History

United Kingdom
- Name: Earl of Eldon
- Namesake: Lord Eldon
- Owner: J. Barrie, Whitby
- Builder: J. Barrie, Whitby
- Launched: 1830
- Fate: Destroyed by fire at sea 1834

General characteristics
- Tons burthen: 513 (bm)
- Length: 119 ft 3 in (36.3 m)
- Beam: 31 ft 6 in (9.6 m)
- Propulsion: Sail
- Notes: Carvel built

= Earl of Eldon (1830 ship) =

UK merchant ship 1830–1834

Earl of Eldon was launched at Whitby in 1830 but registered in London. Her master was Captain E. Theaker and her owner was J. Barry.

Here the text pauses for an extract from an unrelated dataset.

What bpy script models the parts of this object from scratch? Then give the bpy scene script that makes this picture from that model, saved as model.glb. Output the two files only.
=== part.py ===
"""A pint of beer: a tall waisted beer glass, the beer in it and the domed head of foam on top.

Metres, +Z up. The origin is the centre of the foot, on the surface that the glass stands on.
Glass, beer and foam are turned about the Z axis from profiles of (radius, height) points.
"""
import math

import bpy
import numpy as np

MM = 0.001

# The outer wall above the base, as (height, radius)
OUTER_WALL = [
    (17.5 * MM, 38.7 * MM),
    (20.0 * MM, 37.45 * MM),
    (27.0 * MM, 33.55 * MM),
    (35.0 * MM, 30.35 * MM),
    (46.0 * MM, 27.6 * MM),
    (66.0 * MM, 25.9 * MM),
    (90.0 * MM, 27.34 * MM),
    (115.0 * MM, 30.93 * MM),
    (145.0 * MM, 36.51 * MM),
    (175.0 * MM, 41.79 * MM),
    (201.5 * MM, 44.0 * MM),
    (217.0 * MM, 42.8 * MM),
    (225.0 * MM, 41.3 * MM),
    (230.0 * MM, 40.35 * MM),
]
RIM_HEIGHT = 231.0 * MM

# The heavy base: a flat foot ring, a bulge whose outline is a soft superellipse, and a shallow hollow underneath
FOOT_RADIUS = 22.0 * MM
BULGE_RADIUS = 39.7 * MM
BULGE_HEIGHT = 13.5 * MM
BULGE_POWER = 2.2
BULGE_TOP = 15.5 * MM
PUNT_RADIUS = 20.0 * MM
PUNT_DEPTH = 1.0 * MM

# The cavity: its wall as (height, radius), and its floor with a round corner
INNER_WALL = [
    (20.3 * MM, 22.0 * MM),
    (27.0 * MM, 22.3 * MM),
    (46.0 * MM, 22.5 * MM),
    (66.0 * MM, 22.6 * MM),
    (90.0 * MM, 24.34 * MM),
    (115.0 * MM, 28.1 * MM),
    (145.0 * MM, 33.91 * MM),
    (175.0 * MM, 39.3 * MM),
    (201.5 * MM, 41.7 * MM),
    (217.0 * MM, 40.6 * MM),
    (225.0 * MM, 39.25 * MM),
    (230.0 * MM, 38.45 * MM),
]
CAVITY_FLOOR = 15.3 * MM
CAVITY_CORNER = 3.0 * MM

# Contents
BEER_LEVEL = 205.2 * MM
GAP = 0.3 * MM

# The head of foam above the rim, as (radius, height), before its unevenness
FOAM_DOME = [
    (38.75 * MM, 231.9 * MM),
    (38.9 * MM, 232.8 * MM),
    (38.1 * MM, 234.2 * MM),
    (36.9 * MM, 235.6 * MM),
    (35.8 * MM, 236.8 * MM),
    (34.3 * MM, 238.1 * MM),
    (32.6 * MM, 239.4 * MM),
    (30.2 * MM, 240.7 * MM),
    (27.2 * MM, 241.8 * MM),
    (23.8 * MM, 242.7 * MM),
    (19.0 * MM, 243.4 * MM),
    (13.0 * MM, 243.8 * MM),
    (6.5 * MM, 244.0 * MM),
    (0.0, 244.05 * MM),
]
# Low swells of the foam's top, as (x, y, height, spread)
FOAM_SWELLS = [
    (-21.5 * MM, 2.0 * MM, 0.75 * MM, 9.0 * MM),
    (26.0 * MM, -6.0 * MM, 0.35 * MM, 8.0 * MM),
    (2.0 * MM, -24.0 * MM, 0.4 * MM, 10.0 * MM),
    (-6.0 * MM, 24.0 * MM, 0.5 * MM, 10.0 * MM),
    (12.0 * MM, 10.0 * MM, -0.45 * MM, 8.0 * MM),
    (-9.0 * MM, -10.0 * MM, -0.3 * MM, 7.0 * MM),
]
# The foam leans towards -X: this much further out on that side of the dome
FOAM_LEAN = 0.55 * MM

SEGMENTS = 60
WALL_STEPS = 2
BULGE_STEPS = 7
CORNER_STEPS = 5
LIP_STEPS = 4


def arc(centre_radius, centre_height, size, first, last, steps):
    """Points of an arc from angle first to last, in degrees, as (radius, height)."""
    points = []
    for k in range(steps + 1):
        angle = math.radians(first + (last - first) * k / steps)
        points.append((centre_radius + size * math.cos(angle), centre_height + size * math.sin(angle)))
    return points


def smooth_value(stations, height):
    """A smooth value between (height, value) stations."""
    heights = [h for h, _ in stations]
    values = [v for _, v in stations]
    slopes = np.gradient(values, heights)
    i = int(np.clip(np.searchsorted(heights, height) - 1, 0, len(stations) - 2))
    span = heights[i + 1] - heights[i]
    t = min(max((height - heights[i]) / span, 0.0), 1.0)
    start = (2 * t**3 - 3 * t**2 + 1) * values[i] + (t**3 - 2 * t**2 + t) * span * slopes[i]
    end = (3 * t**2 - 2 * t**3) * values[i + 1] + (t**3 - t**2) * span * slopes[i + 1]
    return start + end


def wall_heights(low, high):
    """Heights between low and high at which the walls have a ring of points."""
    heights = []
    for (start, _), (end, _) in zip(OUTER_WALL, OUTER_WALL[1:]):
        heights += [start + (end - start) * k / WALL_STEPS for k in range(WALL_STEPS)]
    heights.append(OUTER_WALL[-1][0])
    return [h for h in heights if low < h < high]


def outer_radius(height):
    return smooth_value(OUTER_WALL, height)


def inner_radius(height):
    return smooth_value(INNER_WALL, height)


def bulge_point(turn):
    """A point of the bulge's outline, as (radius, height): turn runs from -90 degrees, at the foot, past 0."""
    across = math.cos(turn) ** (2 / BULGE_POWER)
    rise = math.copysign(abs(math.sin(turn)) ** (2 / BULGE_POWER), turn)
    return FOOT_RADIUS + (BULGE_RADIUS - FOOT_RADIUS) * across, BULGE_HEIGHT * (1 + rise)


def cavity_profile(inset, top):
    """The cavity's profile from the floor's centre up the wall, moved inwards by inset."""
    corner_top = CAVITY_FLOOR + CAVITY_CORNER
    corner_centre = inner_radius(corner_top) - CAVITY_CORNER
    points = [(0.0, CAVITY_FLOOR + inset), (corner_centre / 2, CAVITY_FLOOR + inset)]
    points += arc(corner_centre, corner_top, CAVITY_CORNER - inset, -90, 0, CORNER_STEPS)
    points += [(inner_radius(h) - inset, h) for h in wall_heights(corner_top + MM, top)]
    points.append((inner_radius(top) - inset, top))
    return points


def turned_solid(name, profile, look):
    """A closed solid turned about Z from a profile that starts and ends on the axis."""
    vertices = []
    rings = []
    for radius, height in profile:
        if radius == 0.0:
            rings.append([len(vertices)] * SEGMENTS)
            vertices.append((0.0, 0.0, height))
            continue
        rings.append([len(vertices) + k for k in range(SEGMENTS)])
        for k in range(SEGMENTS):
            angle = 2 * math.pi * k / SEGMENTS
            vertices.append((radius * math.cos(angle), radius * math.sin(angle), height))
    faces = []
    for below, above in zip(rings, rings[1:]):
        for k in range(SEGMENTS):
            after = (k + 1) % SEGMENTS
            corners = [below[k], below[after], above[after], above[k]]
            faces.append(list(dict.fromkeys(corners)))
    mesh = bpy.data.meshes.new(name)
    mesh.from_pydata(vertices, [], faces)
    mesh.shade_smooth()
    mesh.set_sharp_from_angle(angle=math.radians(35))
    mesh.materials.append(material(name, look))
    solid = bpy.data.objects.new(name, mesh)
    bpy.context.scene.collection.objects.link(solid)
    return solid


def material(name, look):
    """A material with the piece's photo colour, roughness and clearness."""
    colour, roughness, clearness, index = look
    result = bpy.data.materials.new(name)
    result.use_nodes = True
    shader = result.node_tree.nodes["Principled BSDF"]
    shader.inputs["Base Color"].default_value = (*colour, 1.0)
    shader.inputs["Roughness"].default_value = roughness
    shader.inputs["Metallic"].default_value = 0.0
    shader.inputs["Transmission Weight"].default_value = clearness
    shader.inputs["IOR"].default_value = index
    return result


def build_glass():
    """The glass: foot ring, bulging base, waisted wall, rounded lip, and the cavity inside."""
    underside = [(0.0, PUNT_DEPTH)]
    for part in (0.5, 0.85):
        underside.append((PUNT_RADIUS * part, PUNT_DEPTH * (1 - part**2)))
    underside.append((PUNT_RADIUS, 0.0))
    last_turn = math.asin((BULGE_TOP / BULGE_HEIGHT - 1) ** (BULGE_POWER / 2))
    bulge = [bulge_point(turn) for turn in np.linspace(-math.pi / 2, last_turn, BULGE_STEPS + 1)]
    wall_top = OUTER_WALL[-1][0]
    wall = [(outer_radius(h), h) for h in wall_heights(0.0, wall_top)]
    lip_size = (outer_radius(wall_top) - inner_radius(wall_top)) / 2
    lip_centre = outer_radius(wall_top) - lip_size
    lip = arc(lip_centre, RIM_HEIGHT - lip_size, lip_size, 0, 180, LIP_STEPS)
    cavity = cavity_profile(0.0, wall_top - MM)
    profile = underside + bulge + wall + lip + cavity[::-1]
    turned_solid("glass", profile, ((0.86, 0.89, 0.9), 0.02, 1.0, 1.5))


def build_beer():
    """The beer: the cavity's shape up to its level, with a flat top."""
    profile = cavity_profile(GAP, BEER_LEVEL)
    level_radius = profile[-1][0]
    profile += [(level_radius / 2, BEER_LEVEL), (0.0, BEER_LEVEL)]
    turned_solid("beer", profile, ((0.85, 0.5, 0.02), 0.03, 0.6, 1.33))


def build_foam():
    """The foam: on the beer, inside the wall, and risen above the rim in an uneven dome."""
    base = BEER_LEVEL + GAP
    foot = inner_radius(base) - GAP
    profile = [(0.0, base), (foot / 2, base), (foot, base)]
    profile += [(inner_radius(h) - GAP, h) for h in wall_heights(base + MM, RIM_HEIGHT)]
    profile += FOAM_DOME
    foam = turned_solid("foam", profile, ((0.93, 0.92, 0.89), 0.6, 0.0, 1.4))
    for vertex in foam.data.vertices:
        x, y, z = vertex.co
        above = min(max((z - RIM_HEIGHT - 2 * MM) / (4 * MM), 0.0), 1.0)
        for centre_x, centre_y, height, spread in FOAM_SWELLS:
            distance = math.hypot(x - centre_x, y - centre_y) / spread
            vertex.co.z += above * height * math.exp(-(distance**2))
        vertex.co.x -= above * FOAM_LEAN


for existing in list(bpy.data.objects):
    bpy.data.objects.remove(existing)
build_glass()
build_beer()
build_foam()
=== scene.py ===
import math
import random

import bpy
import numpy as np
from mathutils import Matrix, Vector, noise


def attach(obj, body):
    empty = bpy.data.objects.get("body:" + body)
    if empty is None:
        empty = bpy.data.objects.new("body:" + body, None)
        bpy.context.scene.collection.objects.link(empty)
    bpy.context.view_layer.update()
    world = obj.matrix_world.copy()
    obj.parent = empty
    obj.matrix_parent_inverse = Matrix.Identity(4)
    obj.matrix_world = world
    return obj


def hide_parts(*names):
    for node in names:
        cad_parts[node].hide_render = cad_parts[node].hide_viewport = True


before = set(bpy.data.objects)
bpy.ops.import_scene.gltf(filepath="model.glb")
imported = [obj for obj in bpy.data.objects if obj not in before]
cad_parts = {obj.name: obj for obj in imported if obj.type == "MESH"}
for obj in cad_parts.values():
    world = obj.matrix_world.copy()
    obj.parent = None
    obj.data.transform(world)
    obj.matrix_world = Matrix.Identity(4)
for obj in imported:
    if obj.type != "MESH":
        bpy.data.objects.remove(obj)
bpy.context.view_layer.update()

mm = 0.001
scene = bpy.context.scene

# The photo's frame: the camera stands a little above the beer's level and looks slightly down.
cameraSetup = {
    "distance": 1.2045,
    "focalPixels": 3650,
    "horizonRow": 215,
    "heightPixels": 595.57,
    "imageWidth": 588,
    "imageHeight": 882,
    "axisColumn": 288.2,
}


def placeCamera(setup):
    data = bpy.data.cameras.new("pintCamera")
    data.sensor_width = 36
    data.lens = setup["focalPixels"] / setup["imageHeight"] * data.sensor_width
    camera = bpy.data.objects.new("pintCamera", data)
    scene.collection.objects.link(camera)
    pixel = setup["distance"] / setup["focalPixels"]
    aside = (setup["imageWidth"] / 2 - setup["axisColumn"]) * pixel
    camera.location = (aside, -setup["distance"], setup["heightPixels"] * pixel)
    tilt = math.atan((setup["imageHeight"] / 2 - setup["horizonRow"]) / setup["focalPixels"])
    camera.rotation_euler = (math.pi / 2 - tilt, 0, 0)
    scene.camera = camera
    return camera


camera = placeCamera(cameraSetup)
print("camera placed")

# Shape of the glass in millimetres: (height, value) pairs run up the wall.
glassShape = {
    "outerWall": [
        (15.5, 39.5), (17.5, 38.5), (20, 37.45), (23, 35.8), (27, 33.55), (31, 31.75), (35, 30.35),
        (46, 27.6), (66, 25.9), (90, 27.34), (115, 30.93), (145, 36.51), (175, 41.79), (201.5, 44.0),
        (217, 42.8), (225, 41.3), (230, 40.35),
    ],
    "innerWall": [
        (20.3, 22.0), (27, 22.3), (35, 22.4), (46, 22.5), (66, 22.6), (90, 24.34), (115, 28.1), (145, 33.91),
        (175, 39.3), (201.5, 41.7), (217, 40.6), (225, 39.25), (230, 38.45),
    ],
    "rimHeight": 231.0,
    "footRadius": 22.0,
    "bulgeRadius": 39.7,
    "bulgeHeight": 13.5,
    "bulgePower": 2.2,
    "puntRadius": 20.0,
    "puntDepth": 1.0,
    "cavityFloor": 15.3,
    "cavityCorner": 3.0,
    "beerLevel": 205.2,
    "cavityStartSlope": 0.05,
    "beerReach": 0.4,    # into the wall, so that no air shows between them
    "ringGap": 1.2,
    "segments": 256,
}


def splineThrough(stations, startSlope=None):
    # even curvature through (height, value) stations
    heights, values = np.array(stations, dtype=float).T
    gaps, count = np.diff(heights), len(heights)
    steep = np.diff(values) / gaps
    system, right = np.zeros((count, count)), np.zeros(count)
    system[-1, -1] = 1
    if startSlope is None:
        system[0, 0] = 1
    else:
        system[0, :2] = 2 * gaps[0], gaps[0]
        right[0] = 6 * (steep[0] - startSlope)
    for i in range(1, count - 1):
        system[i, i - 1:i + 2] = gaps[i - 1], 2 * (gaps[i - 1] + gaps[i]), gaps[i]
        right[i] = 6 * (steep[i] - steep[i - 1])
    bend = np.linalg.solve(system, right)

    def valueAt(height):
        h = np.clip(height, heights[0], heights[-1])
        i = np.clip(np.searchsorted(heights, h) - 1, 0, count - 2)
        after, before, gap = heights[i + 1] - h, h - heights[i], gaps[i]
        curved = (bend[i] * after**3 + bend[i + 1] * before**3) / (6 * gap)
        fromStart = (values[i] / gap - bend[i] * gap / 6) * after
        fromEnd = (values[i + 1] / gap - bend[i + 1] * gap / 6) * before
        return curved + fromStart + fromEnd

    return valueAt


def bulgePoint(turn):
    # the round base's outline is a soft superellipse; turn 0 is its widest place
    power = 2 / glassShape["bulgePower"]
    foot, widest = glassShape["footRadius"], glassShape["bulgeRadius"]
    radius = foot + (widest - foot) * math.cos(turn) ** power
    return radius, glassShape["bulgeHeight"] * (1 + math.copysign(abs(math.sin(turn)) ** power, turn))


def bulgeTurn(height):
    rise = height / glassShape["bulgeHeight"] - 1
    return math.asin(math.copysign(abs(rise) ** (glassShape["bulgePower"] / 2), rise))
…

She first appeared in Lloyd's Register in 1830; in 1831 her trade was London-India. Spontaneous combustion that occurred in the cargo resulted in her destruction in 1834 in the Indian Ocean about 1,000 nmi from Rodrigues Island at .

==Loss==
Earl of Eldon departed Bombay on 24 August 1834, bound for London with many passengers and a cargo of cotton. Her cargo had been loaded into the ship's hold in a damp condition. What one passenger some time later believed was steam billowing from the hold turned out to be smoke. Within the hour, the deck was ablaze and by mid-afternoon, the entire vessel was in flames. Forty-five men, women and children and the crew took to three ship's boats to make their escape. After they had rowed for an hour, Earl of Eldons powder-magazine exploded, causing the ship to disintegrate spectacularly.

On 10 October, after 13 days and a voyage of 450 miles at sea in open boats, all 45, including four women and an infant, arrived safely at Rodrigues. Lloyd's List reported on 20 January 1835 that Earl of Eldon had burnt at sea.